Clicks per task. Search time. User errors. For starts.

Here's a start: http://measuringu.com/essential-metrics/


Isn't his just moving the goal post? Now the subjectivity is choosing what metrics to measure.

Are 10 easy clicks worse than 2 hard clicks? Is a long, easy experience better than a short stressful one? And so on. Couldn't that vary by each person's preferences?


By trained or by untrained people? Domain specific experts, or newbies? .And why "clicks"? For many tasks, the way to get them done realy quick is with keys...

I had to do some IT support for a doctor's office many years ago, and (unrelated to what I was doing), had a chance to look at the system the front desk lady used to manage the patients, appointments etc. and it used a "clunky" old text based system (perhaps even DOS based?). TO me, it looked utterly bizarre and incomprehensible. But man, the front desk lady was lightning fast doing anything with it. Of course she trained on the system for years, and just entered keypressed rapidly that didn't make sense to me, but achieved the desired result... So, zero clicks, low search times, no (for me visible) user errors... so I guess they never should have switched, as this was the "objectively optimal" UI?

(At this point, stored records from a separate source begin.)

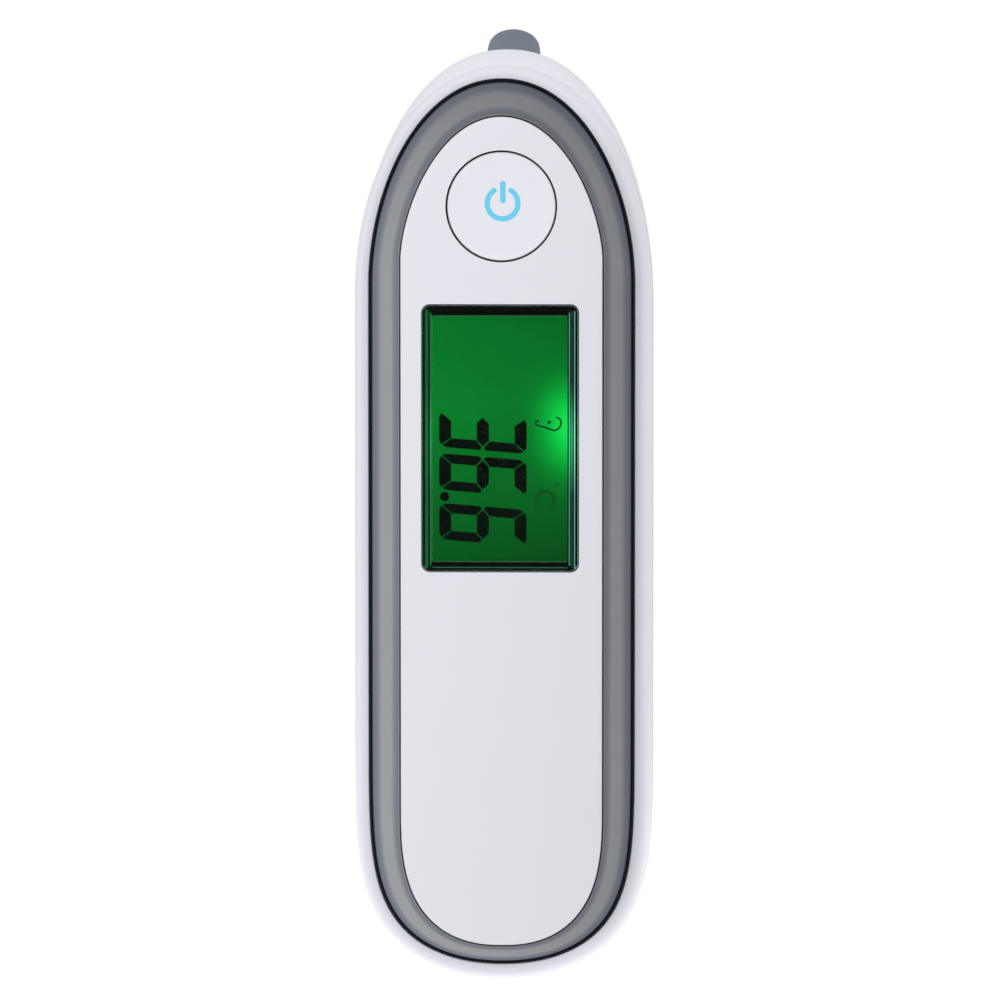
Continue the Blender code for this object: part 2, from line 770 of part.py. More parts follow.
def cells():
    for i, (side, bottom) in enumerate(zip((-1, 1), CELL_BOTTOMS)):
        x = side * CELL_X
        nub_down = side > 0
        ends = [
            (0.0, 0.0),
            (0.0, 1.9),
            (1.0, 1.9),
            (1.0, 4.4),
            (1.5, CELL_RADIUS),
            (CELL_LENGTH - 0.4, CELL_RADIUS),
            (CELL_LENGTH, 4.4),
            (CELL_LENGTH, 0.0),
        ]
        start = bottom if nub_down else bottom + CELL_LENGTH
        direction = (0, 0, 1) if nub_down else (0, 0, -1)
        turned(f"battery_{i + 1}", CELL_LABEL, ends, (x, CELL_Y, start), direction, 32)


def contact_spring(name, x, z0, z1):
    turns, per_turn = 3, 10
    count = turns * per_turn
    points = []
    for k in range(count + 1):
        angle = 2 * math.pi * k / per_turn
        share = k / count
        radius = 3.6 - 1.2 * share
        z = z0 + (z1 - z0) * share
        points.append((x + radius * math.cos(angle), CELL_Y + radius * math.sin(angle), z))
    wire(name, STEEL, points, 0.28)


def contacts():
    inner_top = TRAY[5] - TRAY_WALL
    plate_top = inner_top - 0.4
    for name, x in (("contact_plate_plus", -CELL_X), ("contact_plate_minus", CELL_X)):
        plate = box(name, STEEL, x - 4, x + 4, 0.2, 7.95, plate_top - GAP, plate_top)
        tab = box_helper(name + "_tab", x - 1.2, x + 1.2, 7.55, 7.95, plate_top - 0.2, TRAY[5] + 1.2)
        join(plate, tab)
    inner_bottom = TRAY[4] + TRAY_WALL
    plate_bottom = inner_bottom + 0.25
    box("contact_bridge", STEEL, -9.6, 9.6, 0.2, 8.2, plate_bottom, plate_bottom + 0.3)
    wire_half = 0.28 + 0.02
    contact_spring("contact_spring_1", -CELL_X, plate_bottom + 0.3 + wire_half + 0.2, CELL_BOTTOMS[0] - 0.55)
    cell_top = CELL_BOTTOMS[1] + CELL_LENGTH
    contact_spring("contact_spring_2", CELL_X, plate_top - GAP - wire_half - 0.2, cell_top + 0.55)
    for name, x in (("battery_lead_plus", -CELL_X), ("battery_lead_minus", CELL_X)):
        start = TRAY[5] + 1.8
        route = [
            (x, 7.7, start),
            (x, 6.0, start + 1.6),
            (x, 2.5, start + 2.4),
            (x, -2.5, start + 2.4),
        ]
        wire(name, WIRE_RED, smooth_path(route, 3), 0.5)


def case_screws():
    for i, (x, z) in enumerate(CASE_SCREWS):
        profile = [
            (-5.0, 0.0),
            (-5.0, 0.4),
            (-4.2, 0.95),
            (5.9, 0.95),
            (5.9, 2.2),
            (6.6, 2.2),
            (7.1, 1.7),
            (7.2, 0.0),
        ]
        turned(f"case_screw_{i + 1}", STEEL, profile, (x, 0, z), (0, 1, 0), 20)


clear_scene()
PARTS = new_collection("ear_thermometer", True)
CUTTERS = new_collection("cutters", False)

front_housing()
rear_housing()
trim_ring()
front_panel()
window_and_display()
power_button(joint_empty("power_button_axis", (0, 0, BUTTON_Z)))
switch(joint_empty("switch_plunger_axis", (0, 0, BUTTON_Z)))
board()
probe()
sensor_cable()
battery_tray()
cells()
contacts()
case_screws()
hang_on(battery_door(), joint_empty("battery_door_slide_axis", (0, HANDLE_BACK, DOOR_TOP)))
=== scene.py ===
"""Looks and fine shape of the ear thermometer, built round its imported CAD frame.

All sizes are millimetres until a mesh is made, when they are scaled to metres.
"""

import math
from typing import NamedTuple

import bmesh
import bpy
from mathutils import Matrix, Vector

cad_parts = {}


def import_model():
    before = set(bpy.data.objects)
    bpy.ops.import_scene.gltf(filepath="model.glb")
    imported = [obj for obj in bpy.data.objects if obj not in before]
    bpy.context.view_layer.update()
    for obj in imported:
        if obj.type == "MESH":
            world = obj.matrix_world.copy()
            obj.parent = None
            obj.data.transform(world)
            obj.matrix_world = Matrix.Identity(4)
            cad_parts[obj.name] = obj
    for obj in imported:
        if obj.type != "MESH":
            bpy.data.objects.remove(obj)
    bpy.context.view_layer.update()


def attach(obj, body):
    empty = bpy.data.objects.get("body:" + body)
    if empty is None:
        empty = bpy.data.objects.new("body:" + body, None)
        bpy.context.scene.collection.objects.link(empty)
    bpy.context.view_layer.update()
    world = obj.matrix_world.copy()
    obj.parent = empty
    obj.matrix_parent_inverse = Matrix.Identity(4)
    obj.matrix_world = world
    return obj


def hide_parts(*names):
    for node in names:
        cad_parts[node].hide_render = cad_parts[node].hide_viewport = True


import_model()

MM = 0.001

# ---- shared sizes, as in the CAD ----


class Outline(NamedTuple):
    """Straight sides and two superelliptic ends, whose exponents are p across and q along."""

    half_width: float
    top: float
    top_length: float
    top_p: float
    top_q: float
    bottom: float
    bottom_length: float
    bottom_p: float
    bottom_q: float


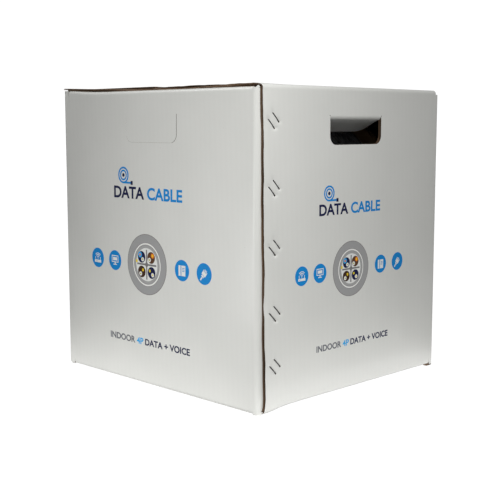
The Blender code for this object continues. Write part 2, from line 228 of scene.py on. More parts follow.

Personally, I don't think so. I.e. I think the UI could have been better, and easier to learn. But of course it's also important to see how usable it is once you do learn it... I was at that doctor's office again, not so long ago, this time as a patient... new lady (the old one retired, I assume), new system... flashy graphics... everything done with clicking, I don't even know if there still are shortcuts, the new lady certainly didn't seem to use any. And it did feel slower overall -- though this is of course a subjective evaluation only, with many years between the two observations. Plus it's somewhat unfair to compare somebody who trained a decade on a system with somebody who for all I know started a week ago... but I guess that's exactly my point here...


I listed starting points. There's an entire science for this. https://en.m.wikipedia.org/wiki/Human%E2%80%93computer_inter...

It sounds like you'd find it interesting.